Acaso su vigencia se deba a que en ella se inaugura el retrato de un mundo y de un tipo de violencia que sigue imperando en el cine y afuera del cine. Es el mundo que se había ido configurando en El Padrino, película que abordaba esencialmente el final de una era y el comienzo de un nuevo modelo de negocios, es decir, el paso de las putas, los casinos y el alcohol al narcotráfico que Vito Corleone rechaza y que empieza por costarle un hijo y su lugar entre las “Familias”. El reestreno de Scarface permitirá poner ambas películas en línea y seguir la salvaje transformación de Al Pacino de una a la otra: Scarface funda de algún modo el Pacino monstruoso, gritón y desatado que al día de hoy sigue buscando otro papel a su altura. Lejos del Michael Corleone recién llegado de la guerra y todavía renuente a los métodos de su padre, un casi caricaturesco Tony Montana se apodera de los últimos intensos veinte minutos de Scarface con la nariz embarrada de blanco, completamente solo (lo más alejado posible del concepto de Famiglia) y a punto de hacer estallar el infierno mismo.

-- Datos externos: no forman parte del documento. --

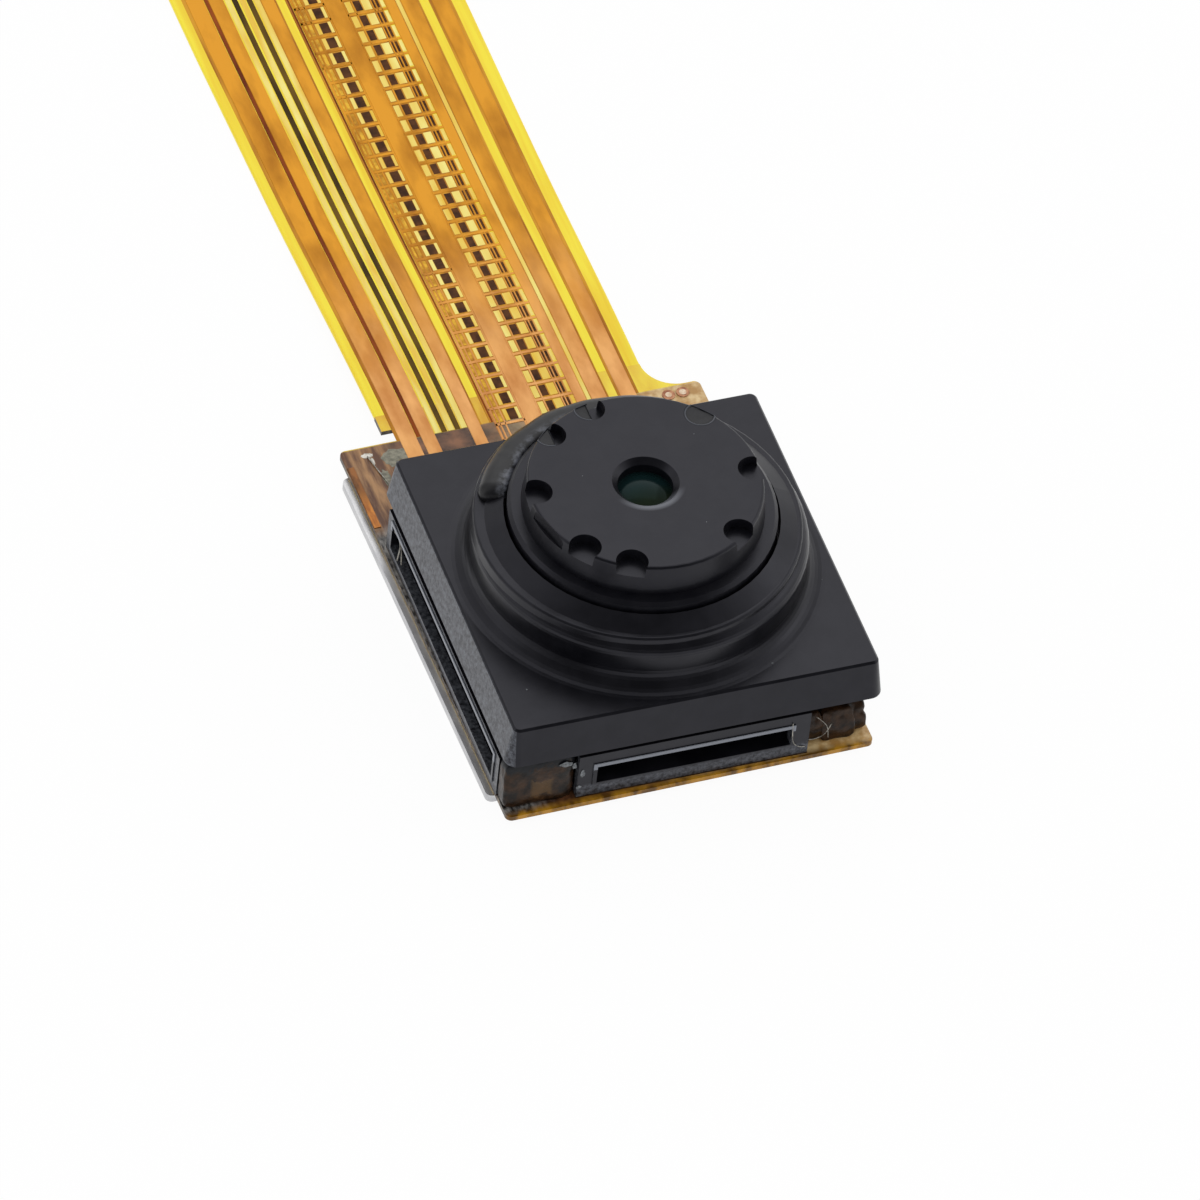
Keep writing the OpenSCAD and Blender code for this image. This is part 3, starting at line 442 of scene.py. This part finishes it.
def black_plastic(name, tint, roughness, scuffs_and_sheen):
    """Black moulded plastic. Scuffs and sheen from 0 to 1 grey the block's left and low faces in patches: partly
    scuffs, partly a painted sheen where they catch the light.

    The top lips of the windows are greyed as a painted highlight, the block's front left corner in patches as one,
    and the front of the aperture's rim as one too. The pocket inside is rough.
    """
    made, tree, shader = new_material(name, roughness, IOR=1.38, Specular_Tint=linear("#f0f0ff"))
    place = add(tree, "ShaderNodeTexCoord").outputs["Object"]
    spot = add(tree, "ShaderNodeSeparateXYZ", {0: place}).outputs
    facing = add(tree, "ShaderNodeSeparateXYZ", {0: add(tree, "ShaderNodeNewGeometry").outputs["Normal"]}).outputs
    patch_noise = add(tree, "ShaderNodeTexNoise", {"Vector": place, "Scale": 1 / (0.11 * MM), "Detail": 6,
                                            "Roughness": 0.75}).outputs["Fac"]
    mask = {}
    # Masks that rise from 0 to a full value as a reading goes from one number to another
    for part, reading, begins, ends, full in (
            ("left", facing["X"], -0.6, -0.95, 1), ("low", spot["Z"], 0.78 * MM, 0.66 * MM, 0.8),
            ("dust_and_sheen", patch_noise, 0.38, 0.76, scuffs_and_sheen), ("aperture", off_axis(tree, place), 0.9 * MM, 0.8 * MM, 1),
            ("front", spot["Y"], -0.35 * MM, -0.75 * MM, 0.6)):
        mask[part] = add(tree, "ShaderNodeMapRange", {"Value": reading, "From Min": begins, "From Max": ends,
                                                      "To Max": full}).outputs[0]
    # Masks that are 1 on one side of a level in mm
    for part, axis, side, level in (
            ("block", "Z", "LESS_THAN", 2.74), ("out_left", "X", "LESS_THAN", -4.2),
            ("out_front", "Y", "LESS_THAN", -4.2), ("lip_left", "X", "LESS_THAN", -4.4),
            ("lip_front", "Y", "LESS_THAN", -4.4), ("high", "Z", "GREATER_THAN", 1.2),
            ("in_left", "X", "GREATER_THAN", -3.9), ("in_front", "Y", "GREATER_THAN", -3.9),
            ("deep", "Z", "LESS_THAN", 1.7)):
        mask[part] = add(tree, "ShaderNodeMath", {0: spot[axis], 1: level * MM}, operation=side).outputs[0]
    # The front left corner and the windows' top lips join the grey as painted highlights
    # Masks joined by either, MAXIMUM, or by both, MULTIPLY
    for part, one, other, joined in (
            ("outside", "out_left", "out_front", "MAXIMUM"), ("corner", "out_left", "out_front", "MULTIPLY"),
            ("lip", "lip_left", "lip_front", "MAXIMUM"), ("top_lip", "lip", "high", "MULTIPLY"),
            ("worn_and_lit", "left", "low", "MAXIMUM"), ("worn_and_lit", "worn_and_lit", "corner", "MAXIMUM"),
            ("worn_and_lit", "worn_and_lit", "top_lip", "MAXIMUM"), ("worn_and_lit", "worn_and_lit", "block", "MULTIPLY"),
            ("worn_and_lit", "worn_and_lit", "outside", "MULTIPLY"), ("dust_and_sheen", "dust_and_sheen", "top_lip", "MAXIMUM"),
            ("dust_and_sheen", "dust_and_sheen", "worn_and_lit", "MULTIPLY"), ("rim", "aperture", "front", "MULTIPLY"),
            ("pocket", "in_left", "in_front", "MULTIPLY"), ("pocket", "pocket", "deep", "MULTIPLY")):
        mask[part] = add(tree, "ShaderNodeMath", {0: mask[one], 1: mask[other]}, operation=joined).outputs[0]
    colour = patchy(tree, 0.5, linear(tint), linear("#131317"))
    # The grey patches are partly scuffs and partly painted sheen and highlights; the rim's grey is a painted
    # highlight
    for part, grey in (("dust_and_sheen", "#7c8088"), ("rim", "#82858c")):
        colour = add(tree, "ShaderNodeMix", {0: mask[part], 6: colour, 7: linear(grey)}, data_type="RGBA").outputs[2]
    tree.links.new(colour, shader.inputs["Base Color"])
    polish = add(tree, "ShaderNodeMapRange", {"Value": mask["pocket"], "To Min": roughness, "To Max": 0.9})
    tree.links.new(polish.outputs[0], shader.inputs["Roughness"])
    roughen(tree, shader, 0.07, 0.0008)
    return made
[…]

Cuenta la leyenda que, en plena premiere de la película de Stone y DePalma, Scorsese –que había tenido sus propios problemas con la cocaína no mucho antes– le dijo a Bauer que él y Pacino estaban muy bien, pero que estuvieran preparados: “En Hollywood”, les dijo, “la van a odiar, ya que trata sobre ellos”.
Scarface se reestrena en copia digital en varios cines el próximo jueves 8 de marzo.